6 Responses to “Mentors Where Have You Gone?”

  1. As a teacher, I was given the opportunity to “set the example” for verbal behavior daily, at least in my classroom. I found my 5th graders to be very receptable to standards of speech. Whenever one of my students would use God’s name in vain, I simply quietly, but in front of others, asked him/her to please not use God’s name that way, because I found that offensive. After that, for that year I never had problems with it again. I believe it was out of respect for me, and I can attest that my students never heard God’s name used in vain, nor any cursing ever, from me. I do observe many more adults now using profanity on a daily basis, which is sad.

  2. Thanks for reading Yvette! And thanks for setting an example. I think you bring up a great point concerning respect. Your students respected you. The trouble is, often times they don’t respect (parents, teachers, coaches, authority in general). Our world is sliding down a slope at a rapid pace. And too often we just throw our hands up and sigh, “It’s the way of the world.” I won’t be comfortable with that. Thanks again.

  3. Brother, what a subject! I believe that we are all called to set examples for one-another. Young or old, we can all mentor. The main thing to remember is that age does not equate to respect. Respect is something we have to have for ourselves before we can see or honor it in others. So much of the people in the world today have no respect for anyone, because there nothing in their personal lives that hold any meaning to them. These people, young and old alike need to be made aware of how their actions affect those around them. These people need to remember how other peoples actions have affected them, in not only the bad but also the good. If they can see how blessed they have been when someone has treated them fairly and with respect, then they should also remember how they felt when something bad was done. Only when they can relate these life-experiences to their own actions will they learn to respect themselves and others. I truely believe that this is not just a youth problem. In all things seek GOD’S council!

    • Larry my friend, You wrote, “The main thing to remember is that age does not equate to respect.” I love that! Perhaps there’s levels of respect? In the military (or a job that uses rank), often times I found myself having to respect the rank. On the other hand, the person didn’t always have my respect.

      My parents taught me to respect my elders (I do the same with my kids). And I respect their experiences and show my respect. However, there’s still higher levels of respect (which as you point out) having nothing to do with age. Things like character, integrity, honor, trustworthy, genuineness ,etc. is what is missing. As we develop those traits in ourselves and help those around us develop the same, I believe God blesses. That’s what community is all about!
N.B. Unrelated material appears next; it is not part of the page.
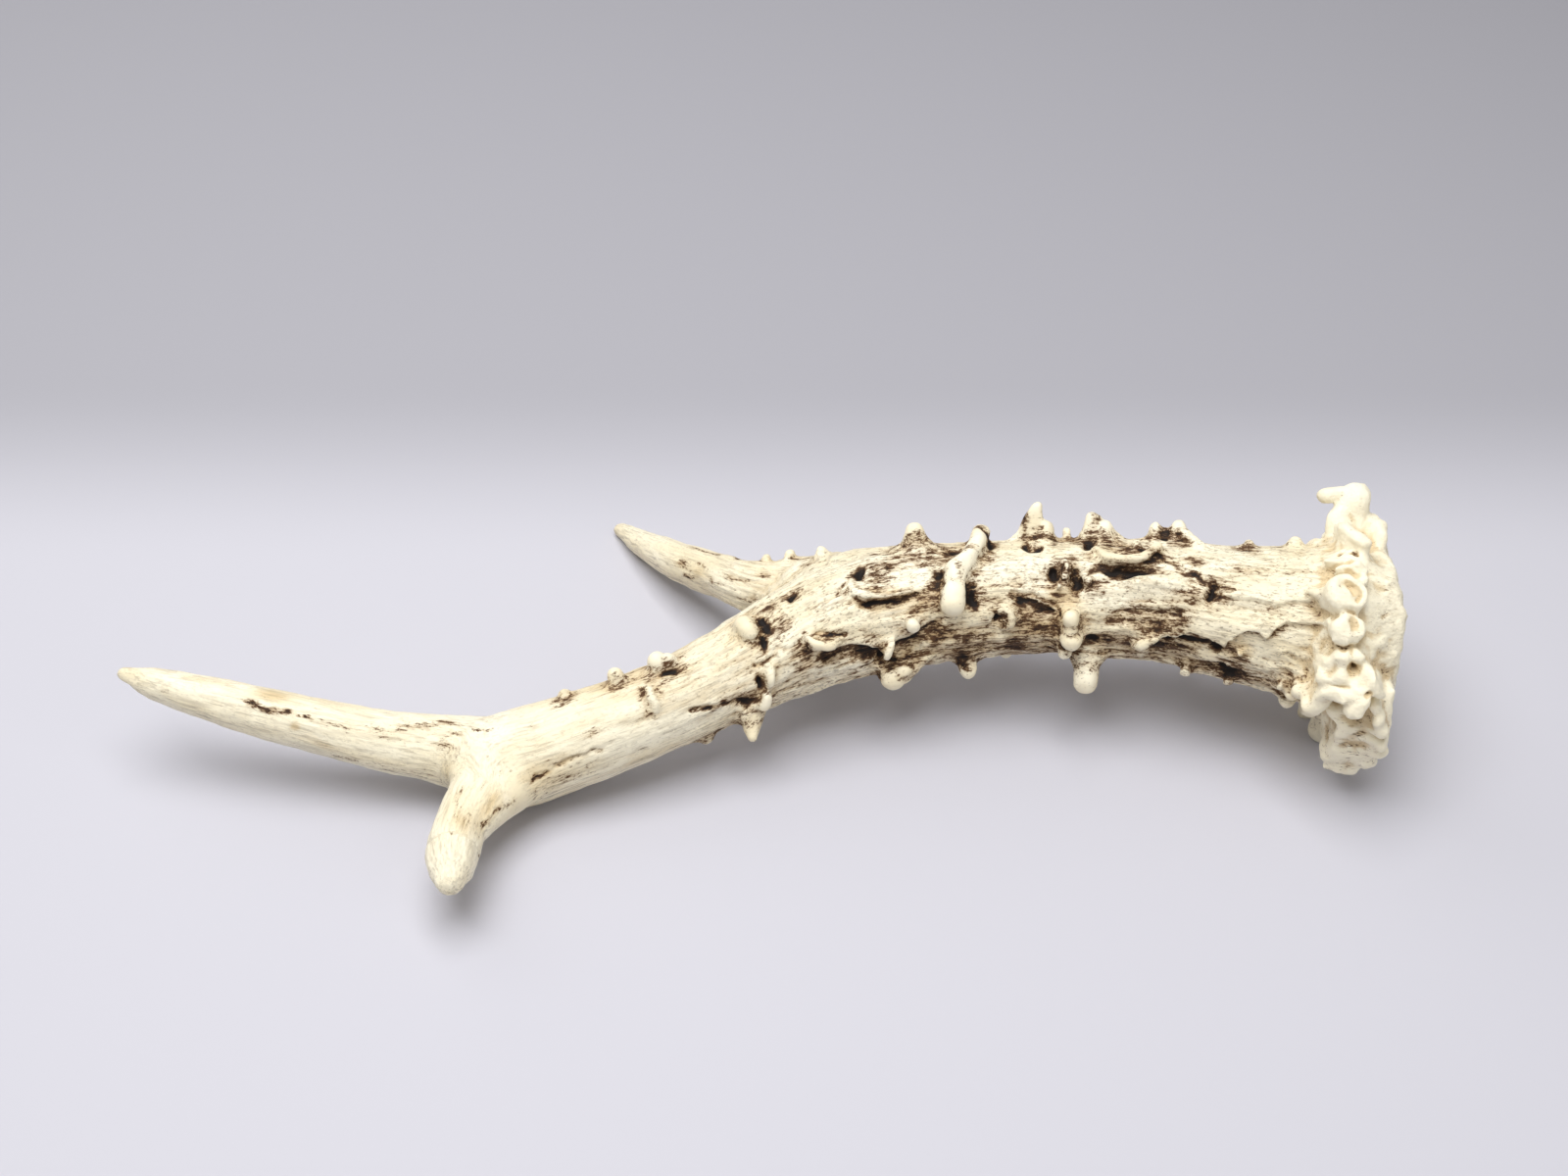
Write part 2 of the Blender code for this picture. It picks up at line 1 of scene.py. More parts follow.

  4. The other day I picked up my son from a friends house and they were outside playing basketball in the neighborhood street with a bunch of kids their age. My son got in the car and started telling me his frustration with all the “little kids cussing” and how he wished he could just cuss at them back to make them feel as bad as they made him feel. I told him “the only one you will make feel bad by doing that is Jesus”. And I feel the same, Mike – I wonder what those kids home life is like. Our mom and dad raised us to believe there is a God in heaven who we are accountable to: Respect and fear God – somehow… there are less and less parents making children aware of how their actions and words can build or destroy – parents taking the time to point things out in the world – to help children recognize the difference between kindness and selflessness – and mean and selfish – plain as right and wrong – its all just… watered down.

    • Maria,
      I’m with you. The awesomeness of God should cause us to live our lives in ways that honor and glorify only Him. This includes what we say and how we say it. Sadly, the children we speak of have to learn it some where. I realize it may be their peers. But how many live in broken homes? How many children are left to “raise” themselves? And how many people are willing to step in and bride the gap? I ask you to join me in prayer about this situation in our broken world. Only God can restore!